Les attaques de l’opposition trouvèrent dans l’opinion un écho inattendu. La presse de droite et celle d’extrême gauche s’ingénièrent pour découvrir à l’expédition des « dessous ténébreux ». On parla de tripotages et d’affaires véreuses, et tandis que l’Allemagne, l’Autriche et l’Espagne adressaient au gouvernement français des félicitations, le général Farre et M. Barthélemy Saint-Hilaire se voyaient bafoués et conspués chaque jour, dans les termes les plus offensants, par leurs compatriotes[1] ; on les accusait de trahir les intérêts de leur patrie au profit de l’Allemagne ; on les traitait d’« humbles serviteurs de M. de Bismarck » ; il n’était sorte de grossièretés et d’inepties qu’on ne débitât sur leur compte ; les gens sérieux, eux-mêmes, s’inquié-

  1. On alla jusqu’à reprocher au gouvernement de n’avoir pas su associer à la France, dans une action commune contre le Bey, l’Angleterre et l’Italie.
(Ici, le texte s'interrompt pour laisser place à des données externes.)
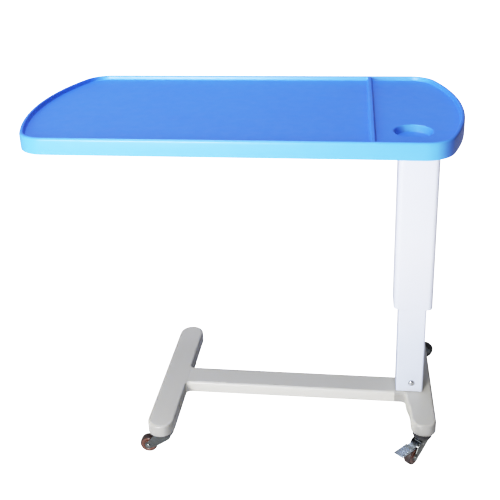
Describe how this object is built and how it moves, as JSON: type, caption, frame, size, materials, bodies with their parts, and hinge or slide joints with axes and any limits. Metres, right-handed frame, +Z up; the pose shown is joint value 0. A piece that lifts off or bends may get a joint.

MM. Clemenceau, Delafosse et Cunéo d’Ornano se signalèrent par leurs exagérations tandis que Rochefort, amnistié de la veille, s’esclaffait dans son journal : « Une chose étrange, folichonne, translunaire, écrivait-il, c’est qu’il n’y a pas de Kroumirs ! Le cabinet Ferry offrirait trente mille francs à qui lui en procurerait un afin de le montrer à l’armée. » Et les Parisiens se mirent très gaiement à « chercher le Kroumir ». Ce jeu fut fort à la mode sur les boulevards.